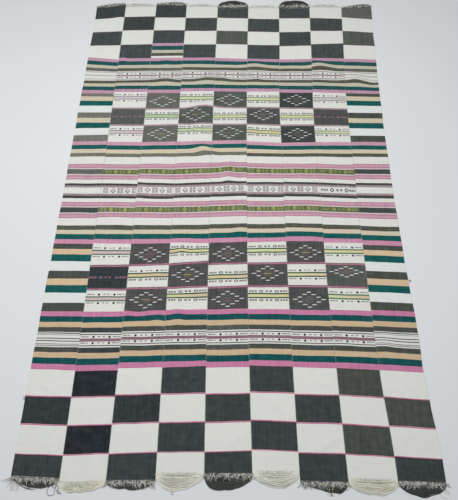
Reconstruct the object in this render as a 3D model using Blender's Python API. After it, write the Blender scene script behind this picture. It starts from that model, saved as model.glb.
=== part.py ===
"""Handwoven strip cloth laid out flat: nine narrow cotton strips sewn edge to edge, with the loose yarn that
is left at both ends of every strip. Metres, +Z up, +Y along the warp towards the far end."""

import math
import random

import bmesh
import bpy
from mathutils import Vector

MM = 0.001

# Driving dimensions
STRIP_COUNT = 9
HALF_WIDTH = 730 * MM            # half the cloth's width at its near corners
REACH = 1222 * MM                # half the length, over the longest loops of yarn at both ends
SEAM_STATION = 1038 * MM         # how far from SEAM_MIDDLE the outer two columns of SEAMS are read
SEAM_MIDDLE = 50 * MM            # where the middle column of SEAMS is read
CLOTH_THICKNESS = 1.6 * MM
SEAM_GAP = 0.3 * MM              # clearance between sewn neighbours, and from cloth to loose yarn
FINE_ROW = 26 * MM               # length of one row of faces where the cloth has humps
COARSE_ROW = 78 * MM             # length of one row where it lies flat
HUMPED = (-312 * MM, 754 * MM)   # the stretch that has humps
CELLS_ACROSS = 6                 # faces across one strip
EDGE_WAVE = 1.2 * MM             # unevenness of the two outer selvedges
EDGE_WAVE_TURNS = (31.0, 12.3)   # radians of its two mixed waves for each metre

# Loose yarn
BACKING_DEPTH = 6 * MM
LOCK_COUNT = 12
LOCK_WIDTH = 3.0 * MM
LOCK_LENGTH = (14 * MM, 26 * MM) # shortest and longest
LOCK_LEAN = 1.5 * MM             # most that a tip stands to one side
LOCK_ZONE = (0.13, 0.87)         # part of a strip's width that carries the locks
LOOP_WIDTH = 3.6 * MM
LOOP_STEPS = 10
LOOP_ROOTS = (0.025, 0.075)      # roots of the outer and the inner loop, as a share of the width
LOOP_DEPTHS = (1.0, 0.62)        # their depths, as a share of the outer one's
TWO_LOOPS_FROM = 34 * MM         # a shallower end has the outer loop alone
LOOP_FULLNESS = 2.3              # 2 is the arc of an ellipse, and more hangs fuller at the roots
LOCK_SECTIONS = (                # share of the length, of the width and of the height
    (0.45, 0.90, 1.00),
    (1.00, 0.55, 0.55),
)
YARN_SEED = 9

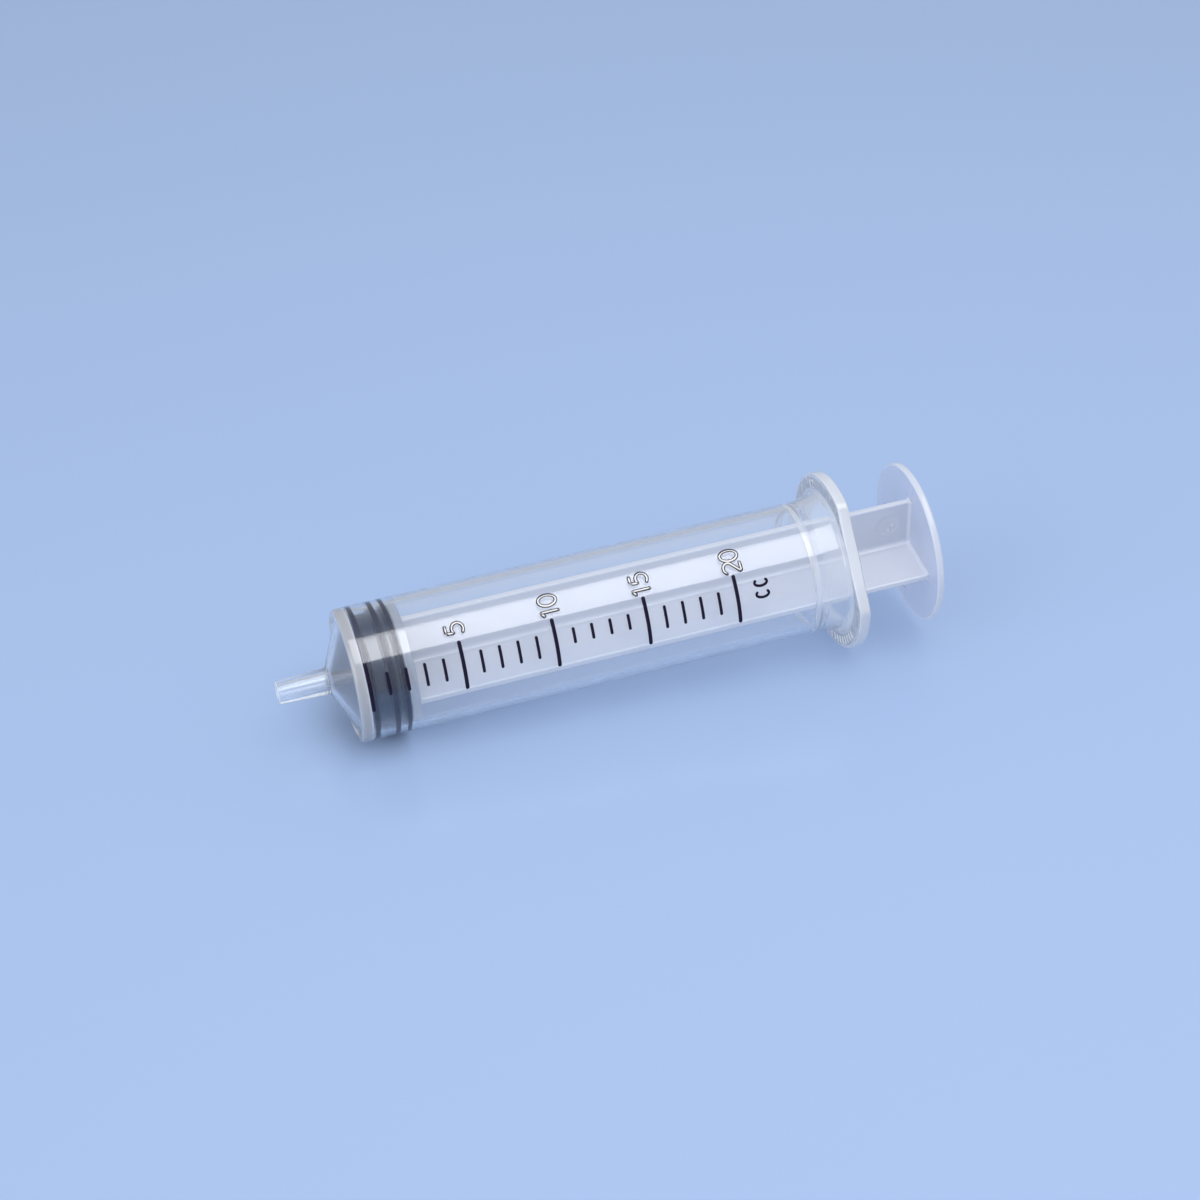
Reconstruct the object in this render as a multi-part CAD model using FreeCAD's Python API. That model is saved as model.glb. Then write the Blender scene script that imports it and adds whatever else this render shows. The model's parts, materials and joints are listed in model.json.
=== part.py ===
# Luer slip syringe for 20 mL: a clear moulded barrel with its printed scale, a rubber
# stopper, and a moulded plunger rod with a cross-shaped section.
#
# Every piece is drawn along its own axis first, which is X: the zero line of the scale is
# at x = 0, the luer tip points to -X and the thumb disc to +X. Angles about the axis are
# measured from -Y, the way that one flat of the finger flange faces, towards -Z.
# The finished syringe is then laid on the floor as it comes to rest, on the front edge of
# its barrel and on the rim of its flange, with the middle of its footprint at the origin.
import FreeCAD, Part
import math
import os

# Capacity and bore: the pitch of the scale follows from them
capacity_ml = 20
bore_diameter = 20.2
barrel_wall = 1.09

# Luer slip tip, a male cone with the standard 6 percent taper on its diameter
tip_end_diameter = 3.96
luer_taper = 0.06
tip_length = 8.5
tip_bore_diameter = 2.2
tip_edge_bevel = 0.2
tip_root_bevel = 0.3

# Nose: a shallow cone that closes the front of the barrel, inside a low raised rim
tip_root_to_zero = 5.2
nose_slope = 24.3
nose_wall = 1.2
nose_rim_to_zero = 2.2
nose_rim_width = 0.95
nose_rim_slope = 0.4
nose_corner_round = 0.65
nose_inner_bevel = 0.4

# Rear of the barrel: stop bead inside, flared mouth and finger flange
zero_to_stop_bead = 76.6
stop_bead_width = 1.3
stop_bead_height = 0.35
stop_bead_slope = 0.4
zero_to_mouth = 78.1
mouth_flare = 0.65
mouth_lead_in = 0.75
zero_to_flange = 81.9
collar_height = 0.6
collar_root_slope = 0.7
flange_diameter = 30.5
flange_width = 24.6
flange_thickness = 2.0
flange_edge_bevel = 0.35

# Grip ridges on the front face of one wing of the flange
ridge_count = 9
ridge_spread = 46.0
ridge_width = 0.6
ridge_height = 0.28
ridge_end_margin = 0.7

# Stopper: three sealing ribs that run in the bore, and a socket for the rod's knob
stopper_clearance = 0.05
nose_clearance = 0.3
rib_width = 0.95
second_rib_start = 3.4
third_rib_start = 5.4
groove_depth = 0.55
groove_slope = 0.25
shoulder_depth = 0.5
stopper_apex_radius = 1.6

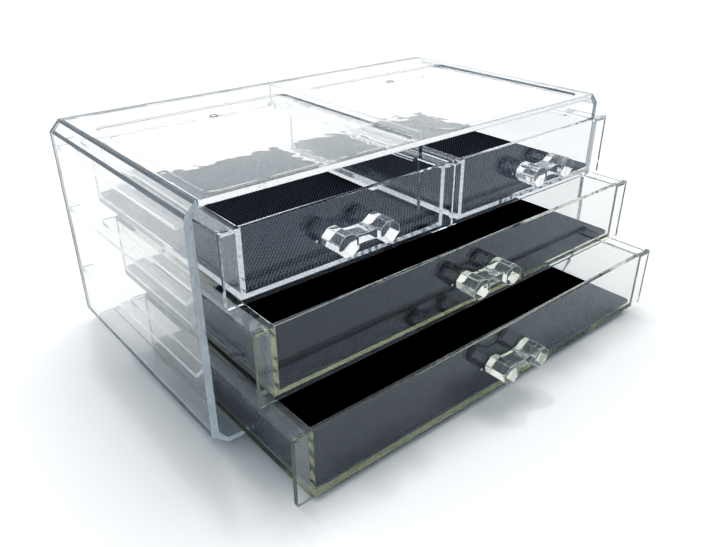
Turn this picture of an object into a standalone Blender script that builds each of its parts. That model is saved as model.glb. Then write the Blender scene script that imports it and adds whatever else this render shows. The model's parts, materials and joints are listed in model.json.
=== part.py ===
"""Clear plastic desk organizer: an open-fronted case with side rails and a centre divider,
two small drawers side by side over two full-width drawers, each hung by its flanges, with a
bonded dog-bone pull and a foam liner. Metres, Z up, drawers run along -Y and stand partly open."""
import math

import bmesh
import bpy
from mathutils import Matrix, Vector

MM = 0.001
GAP = 0.3                  # clearance between pieces that touch or are bonded

# case, in millimetres
WIDTH, DEPTH, HEIGHT = 238.0, 130.5, 104.4
FRONT, BACK = -DEPTH / 2, DEPTH / 2
SIDE_WALL = 3.3
BACK_WALL = 2.5
CHAMFER_TOP = (5.0, 5.2)    # across, down
HEAD_LEDGE = 0.8            # level strip of a side panel's head, beside the top plate
CHAMFER_LOW = (7.0, 6.0)
FOOT_INNER = 104.5          # inner edge of the foot that each side panel turns in to
TOP_PLATE = 2.6
FLOOR_PLATE = 2.2
RECESS_DROP = 1.0
RECESS_X = (8.0, 107.5)     # each recess, mirrored about the middle rib
RECESS_Y = (FRONT + 3.8, 40.0)
RECESS_RADIUS = 5.0
RAIL = 2.0                  # ledges that the drawer flanges slide on
RAIL_DROP = 0.3             # rail top below the flange
RAIL_INNER = 110.2
RAIL_SETBACK = 10.0         # behind the case's front edge
RAIL_NOSE = (4.0, 2.6)      # corner taken off the front inner end, across and back
DIVIDER = 2.0
DIVIDER_RAIL = 3.4          # reach of the divider's own ledges from the middle
DIVIDER_FOOT = 66.2

# drawers, in millimetres
WALL = 2.2
PANEL = 2.3
DRAWER_LENGTH = 127.5
PANEL_HALF = 111.85
BOX_HALF = 105.5
FLANGE_HALF = 111.6
FLANGE = 1.4
FLANGE_DROP = 0.8           # flange top below the panel top
INNER_PANEL, INNER_FLANGE, INNER_BOX = 0.6, 1.4, 4.9   # sides next to the divider
LINER = 2.0
# name: (left panel edge, right panel edge, panel bottom, panel top, pull-out at rest)
DRAWERS = {
    "top_left": (-PANEL_HALF, -INNER_PANEL, 66.2, 95.6, 10.8),
    "top_right": (INNER_PANEL, PANEL_HALF, 66.2, 95.6, 10.8),
    "middle": (-PANEL_HALF, PANEL_HALF, 34.6, 65.4, 28.5),
    "bottom": (-PANEL_HALF, PANEL_HALF, 2.5, 33.0, 48.0),
}
UNDERSIDE = {"top_left": 67.5, "top_right": 67.5, "middle": 35.8, "bottom": 2.5}
LEVELS = {"low": "bottom", "mid": "middle", "top": "top_left"}   # rail: drawer it carries

# dog-bone pull, in millimetres
LOBE_CENTRE = 10.0
LOBE_HALF = (4.8, 4.4)      # across, up
LOBE_FLAT = 1.7             # half length of the lobe's level and upright flats
BAR_END = 5.0               # where the bar meets the lobes, from the middle
BAR_HALF = (2.1, 1.75)      # at its ends, in the middle
PULL_REACH = 10.5
BAR_SETBACK = 2.2           # the bar's front face, behind the lobes' front faces


def clear_scene():
    for item in list(bpy.data.objects):
        bpy.data.objects.remove(item, do_unlink=True)


def collection(name, hidden=False):
    made = bpy.data.collections.new(name)
    bpy.context.scene.collection.children.link(made)
    made.hide_render = hidden
    return made


def material(name, colour, roughness, transmission=0.0, ior=1.5):
    made = bpy.data.materials.new(name)
    made.use_nodes = True
    shader = made.node_tree.nodes["Principled BSDF"]
    shader.inputs["Base Color"].default_value = (*colour, 1.0)
    shader.inputs["Roughness"].default_value = roughness
    shader.inputs["Transmission Weight"].default_value = transmission
    shader.inputs["IOR"].default_value = ior
    return made


def add(name, data, home, skin=None):
    item = bpy.data.objects.new(name, data)
    home.objects.link(item)
    if skin is not None:
        data.materials.append(skin)
    if home is CUTTERS:
        item.hide_render = True
        item.display_type = "WIRE"
    return item


def box(name, low, high, home, skin=None):
    """A block between two corners given in millimetres."""
    low, high = Vector(low) * MM, Vector(high) * MM
    shape = bmesh.new()
    bmesh.ops.create_cube(shape, size=1.0)
    bmesh.ops.scale(shape, vec=high - low, verts=shape.verts)
    mesh = bpy.data.meshes.new(name)
    shape.to_mesh(mesh)
    shape.free()
    item = add(name, mesh, home, skin)
    item.location = (low + high) / 2
    return item


def plate(name, outline, thickness, skin):
    """A flat outline of (u, v) points in millimetres, filled and given a thickness."""
    curve = bpy.data.curves.new(name, "CURVE")
    curve.dimensions = "2D"
    curve.fill_mode = "BOTH"
    curve.extrude = thickness / 2 * MM
    spline = curve.splines.new("POLY")
    spline.points.add(len(outline) - 1)
    for point, (u, v) in zip(spline.points, outline):
        point.co = (u * MM, v * MM, 0.0, 1.0)
    spline.use_cyclic_u = True
    return add(name, curve, ORGANIZER, skin)


def prism(name, outline, start, end, skin):
    """An outline of (x, z) points standing upright, from start to end along Y."""
    item = plate(name, outline, end - start, skin)
    item.rotation_euler.x = math.pi / 2
    item.location.y = (start + end) / 2 * MM
    return item


def slab(name, outline, low, high, skin):
    """An outline of (x, y) points lying flat, from low to high."""
    item = plate(name, outline, high - low, skin)
    item.location.z = (low + high) / 2 * MM
    return item


def round_upright(item, radius, segments, behind=None):
    """Bevels a box's upright edges, or only those behind a depth in millimetres."""
    shape = bmesh.new()
    shape.from_mesh(item.data)
    edges = []
    for edge in shape.edges:
        a, b = (v.co + item.location for v in edge.verts)
        upright = abs(a.x - b.x) + abs(a.y - b.y) < 1e-7
        if upright and (behind is None or a.y / MM > behind):
            edges.append(edge)
    bmesh.ops.bevel(shape, geom=edges, offset=radius * MM, segments=segments,
                    profile=0.5, affect="EDGES")
    shape.to_mesh(item.data)
    shape.free()


def boolean(item, other, operation):
    step = item.modifiers.new(other.name, "BOOLEAN")
    step.solver = "EXACT"
    step.operation = operation
    step.object = other


def cut(item, other):
    boolean(item, other, "DIFFERENCE")


def join(item, other):
    boolean(item, other, "UNION")


def flange_under(drawer):
    """Height of the underside of a drawer's flanges."""
    return DRAWERS[drawer][3] - FLANGE_DROP - FLANGE


def build_case():
    depth = (FRONT, BACK - BACK_WALL - GAP)
    top_across, top_down = CHAMFER_TOP
    low_across, low_up = CHAMFER_LOW
    half = WIDTH / 2

    # back panel carries the whole eight-sided outline
    outline = [(-half + low_across, 0), (half - low_across, 0), (half, low_up),
               (half, HEIGHT - top_down), (half - top_across, HEIGHT),
               (-half + top_across, HEIGHT), (-half, HEIGHT - top_down), (-half, low_up)]
    prism("case_back", outline, BACK - BACK_WALL, BACK, CLEAR)

    # side panels: an upright wall turned in at the head, and at the foot under the drawers
    inner = half - SIDE_WALL
    for side, sign in (("left", -1), ("right", 1)):
        seam = half - top_across - HEAD_LEDGE
        profile = [(half - low_across, 0), (half, low_up), (half, HEIGHT - top_down),
                   (half - top_across, HEIGHT), (seam, HEIGHT), (seam, HEIGHT - TOP_PLATE),
                   (inner, HEIGHT - top_down - 0.9), (inner, low_up + 1.1),
                   (half - low_across, FLOOR_PLATE), (FOOT_INNER, FLOOR_PLATE), (FOOT_INNER, 0)]
        prism(f"case_{side}", [(sign * x, z) for x, z in profile], *depth, CLEAR)
        for level, drawer in LEVELS.items():
            top = flange_under(drawer) - RAIL_DROP
            outline = [(inner - GAP, depth[1]), (RAIL_INNER, depth[1]),
                       (RAIL_INNER, FRONT + RAIL_SETBACK + RAIL_NOSE[1]),
                       (RAIL_INNER + RAIL_NOSE[0], FRONT + RAIL_SETBACK),
                       (inner - GAP, FRONT + RAIL_SETBACK)]
            slab(f"rail_{side}_{level}", [(sign * x, y) for x, y in outline],
                 top - RAIL, top, CLEAR)

    # top plate with two shallow trays sunk in it
    edge = half - top_across - HEAD_LEDGE - GAP
    top = box("case_top", (-edge, depth[0], HEIGHT - TOP_PLATE), (edge, depth[1], HEIGHT),
              ORGANIZER, CLEAR)
    for side, sign in (("left", -1), ("right", 1)):
        x0, x1 = sorted((sign * RECESS_X[0], sign * RECESS_X[1]))
        y0, y1 = RECESS_Y
        well = box(f"tray_{side}_well", (x0, y0, HEIGHT - RECESS_DROP), (x1, y1, HEIGHT + 2),
                   CUTTERS)
        round_upright(well, RECESS_RADIUS, 4)
        cut(top, well)

    edge = FOOT_INNER - GAP
    box("case_bottom", (-edge, depth[0], 0), (edge, depth[1], FLOOR_PLATE), ORGANIZER, CLEAR)

    # divider hung from the top plate, with a ledge on each side for the inner flanges
    ledge = flange_under("top_left") - RAIL_DROP
    half, reach, head = DIVIDER / 2, DIVIDER_RAIL, HEIGHT - TOP_PLATE - GAP
    side = [(half, DIVIDER_FOOT), (half, ledge - RAIL), (reach, ledge - RAIL), (reach, ledge),
            (half, ledge), (half, head)]
    outline = side + [(-x, z) for x, z in reversed(side)]
    prism("centre_divider", outline, FRONT + RAIL_SETBACK, depth[1], CLEAR)


def build_drawer(name, left, right, low, high, out):
    """One drawer: tray with its front panel and flanges, pull, liner, all on a slide empty."""
    front = FRONT - out
    back = front + DRAWER_LENGTH
    base = UNDERSIDE[name]
    outer_box = {-1: BOX_HALF, 1: BOX_HALF}
    outer_flange = {-1: FLANGE_HALF, 1: FLANGE_HALF}
    if name == "top_left":
        outer_box[1], outer_flange[1] = -INNER_BOX, -INNER_FLANGE
    if name == "top_right":
        outer_box[-1], outer_flange[-1] = -INNER_BOX, -INNER_FLANGE
    x0, x1 = -outer_box[-1], outer_box[1]
    f0, f1 = -outer_flange[-1], outer_flange[1]
    flange_top = high - FLANGE_DROP

    tray = box(f"{name}_tray", (left, front, low), (right, front + PANEL, high),
               ORGANIZER, TRAY_CLEAR)
    shell = box(f"{name}_shell", (x0, front + PANEL - 0.6, base), (x1, back, flange_top - 0.4),
                CUTTERS)
    round_upright(shell, 3.0, 3, behind=back - 1)
    rim = box(f"{name}_rim", (f0, front + PANEL - 0.7, flange_top - FLANGE),
              (f1, back - 0.5, flange_top), CUTTERS)
    round_upright(rim, 2.0, 2, behind=back - 2)
    hollow = box(f"{name}_hollow", (x0 + WALL, front + PANEL, base + WALL - 0.2),
                 (x1 - WALL, back - WALL, high + 4), CUTTERS)
    round_upright(hollow, 1.8, 2, behind=back - 4)
    join(tray, shell)
    join(tray, rim)
    cut(tray, hollow)

    liner = box(f"{name}_liner", (x0 + WALL + GAP, front + PANEL + GAP, base + WALL - 0.2 + GAP),
                (x1 - WALL - GAP, back - WALL - GAP, base + WALL - 0.2 + GAP + LINER),
                ORGANIZER, FOAM)
    round_upright(liner, 1.8, 2, behind=back - 4)

    pull = dog_bone(f"{name}_pull", (left + right) / 2, (low + high) / 2, front - GAP)

    slide = bpy.data.objects.new(f"{name}_slide", None)
    slide.location = Vector(((left + right) / 2, front, base)) * MM
    slide.empty_display_size = 0.01
    ORGANIZER.objects.link(slide)
    for piece in (tray, liner, pull):
        piece.parent = slide
        piece.matrix_parent_inverse = Matrix.Translation(-slide.location)


def dog_bone(name, cx, cz, back):
    """Two eight-sided lobes joined by a thin waisted bar, standing straight out of the panel.
    The bar stops short of the lobes' front faces."""
    c, (h, v), f = LOBE_CENTRE, LOBE_HALF, LOBE_FLAT
    quarter = [(c + h, f * 0.9), (c + f, v), (c - f, v)]
    steps = 4
    for i in range(steps + 1):
        x = BAR_END * (1 - i / steps)
        quarter.append((x, BAR_HALF[1] + (BAR_HALF[0] - BAR_HALF[1]) * (x / BAR_END) ** 2))
    upper = quarter + [(-x, z) for x, z in reversed(quarter[:-1])]
    outline = upper + [(x, -z) for x, z in reversed(upper)]
    shape = bmesh.new()
    rim = [shape.verts.new((x * MM, -PULL_REACH * MM, z * MM)) for x, z in outline]
    grown = bmesh.ops.extrude_face_region(shape, geom=[shape.faces.new(rim)])["geom"]
    bmesh.ops.translate(shape, vec=(0, PULL_REACH * MM, 0),
                        verts=[part for part in grown if isinstance(part, bmesh.types.BMVert)])
    bmesh.ops.recalc_face_normals(shape, faces=shape.faces)
    mesh = bpy.data.meshes.new(name)
    shape.to_mesh(mesh)
    shape.free()
    item = add(name, mesh, ORGANIZER, PULL_CLEAR)
    item.location = Vector((cx, back, cz)) * MM
    across = BAR_END + 0.4
    front = back - PULL_REACH
    notch = box(f"{name}_notch", (cx - across, front - 1, cz - v),
                (cx + across, front + BAR_SETBACK, cz + v), CUTTERS)
    cut(item, notch)
    return item


clear_scene()
ORGANIZER = collection("desk_organizer")
CUTTERS = collection("cutters", hidden=True)
CLEAR = material("clear_case_plastic", (0.93, 0.96, 0.97), 0.03, 1.0, 1.5)
TRAY_CLEAR = material("clear_drawer_plastic", (0.93, 0.95, 0.92), 0.03, 1.0, 1.5)
PULL_CLEAR = material("clear_pull_plastic", (0.95, 0.97, 0.95), 0.02, 1.0, 1.5)
FOAM = material("black_foam_liner", (0.015, 0.016, 0.018), 0.9)

build_case()
for drawer, values in DRAWERS.items():
    build_drawer(drawer, *values)
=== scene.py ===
import math

import bmesh
import bpy
from mathutils import Matrix, Vector, noise
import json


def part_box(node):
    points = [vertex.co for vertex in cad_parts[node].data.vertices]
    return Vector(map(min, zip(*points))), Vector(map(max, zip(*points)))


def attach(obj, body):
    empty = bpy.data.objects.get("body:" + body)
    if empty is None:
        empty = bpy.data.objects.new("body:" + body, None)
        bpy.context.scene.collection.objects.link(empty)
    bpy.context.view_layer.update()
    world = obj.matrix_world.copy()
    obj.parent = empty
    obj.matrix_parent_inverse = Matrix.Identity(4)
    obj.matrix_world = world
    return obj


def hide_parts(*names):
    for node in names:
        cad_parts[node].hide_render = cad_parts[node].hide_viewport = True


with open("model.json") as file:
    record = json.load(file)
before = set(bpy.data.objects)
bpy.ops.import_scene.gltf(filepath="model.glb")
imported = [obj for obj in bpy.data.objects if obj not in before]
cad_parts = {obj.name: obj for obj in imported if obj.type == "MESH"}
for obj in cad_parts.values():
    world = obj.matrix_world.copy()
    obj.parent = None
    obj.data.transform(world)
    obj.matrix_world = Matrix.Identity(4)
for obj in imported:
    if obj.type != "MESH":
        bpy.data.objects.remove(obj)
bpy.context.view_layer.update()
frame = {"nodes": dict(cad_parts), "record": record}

MM = 0.001
DRAWERS = ("top_left", "top_right", "middle", "bottom")
CASE_NODES = frame["record"]["behaviour"]["bodies"]["case"]
nodes = frame["nodes"]


# ---------------------------------------------------------------- node helpers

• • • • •

■ Aim ■
Using the entries above, give again exactly the lines from the line holding "bmesh.ops.translate(shape, vec=(0, PULL_REACH" through the line holding "before = set(bpy.data.objects)". Include both end lines and nothing else.

■ Result below ■
    bmesh.ops.translate(shape, vec=(0, PULL_REACH * MM, 0),
                        verts=[part for part in grown if isinstance(part, bmesh.types.BMVert)])
    bmesh.ops.recalc_face_normals(shape, faces=shape.faces)
    mesh = bpy.data.meshes.new(name)
    shape.to_mesh(mesh)
    shape.free()
    item = add(name, mesh, ORGANIZER, PULL_CLEAR)
    item.location = Vector((cx, back, cz)) * MM
    across = BAR_END + 0.4
    front = back - PULL_REACH
    notch = box(f"{name}_notch", (cx - across, front - 1, cz - v),
                (cx + across, front + BAR_SETBACK, cz + v), CUTTERS)
    cut(item, notch)
    return item


clear_scene()
ORGANIZER = collection("desk_organizer")
CUTTERS = collection("cutters", hidden=True)
CLEAR = material("clear_case_plastic", (0.93, 0.96, 0.97), 0.03, 1.0, 1.5)
TRAY_CLEAR = material("clear_drawer_plastic", (0.93, 0.95, 0.92), 0.03, 1.0, 1.5)
PULL_CLEAR = material("clear_pull_plastic", (0.95, 0.97, 0.95), 0.02, 1.0, 1.5)
FOAM = material("black_foam_liner", (0.015, 0.016, 0.018), 0.9)

build_case()
for drawer, values in DRAWERS.items():
    build_drawer(drawer, *values)
=== scene.py ===
import math

import bmesh
import bpy
from mathutils import Matrix, Vector, noise
import json


def part_box(node):
    points = [vertex.co for vertex in cad_parts[node].data.vertices]
    return Vector(map(min, zip(*points))), Vector(map(max, zip(*points)))


def attach(obj, body):
    empty = bpy.data.objects.get("body:" + body)
    if empty is None:
        empty = bpy.data.objects.new("body:" + body, None)
        bpy.context.scene.collection.objects.link(empty)
    bpy.context.view_layer.update()
    world = obj.matrix_world.copy()
    obj.parent = empty
    obj.matrix_parent_inverse = Matrix.Identity(4)
    obj.matrix_world = world
    return obj


def hide_parts(*names):
    for node in names:
        cad_parts[node].hide_render = cad_parts[node].hide_viewport = True


with open("model.json") as file:
    record = json.load(file)
before = set(bpy.data.objects)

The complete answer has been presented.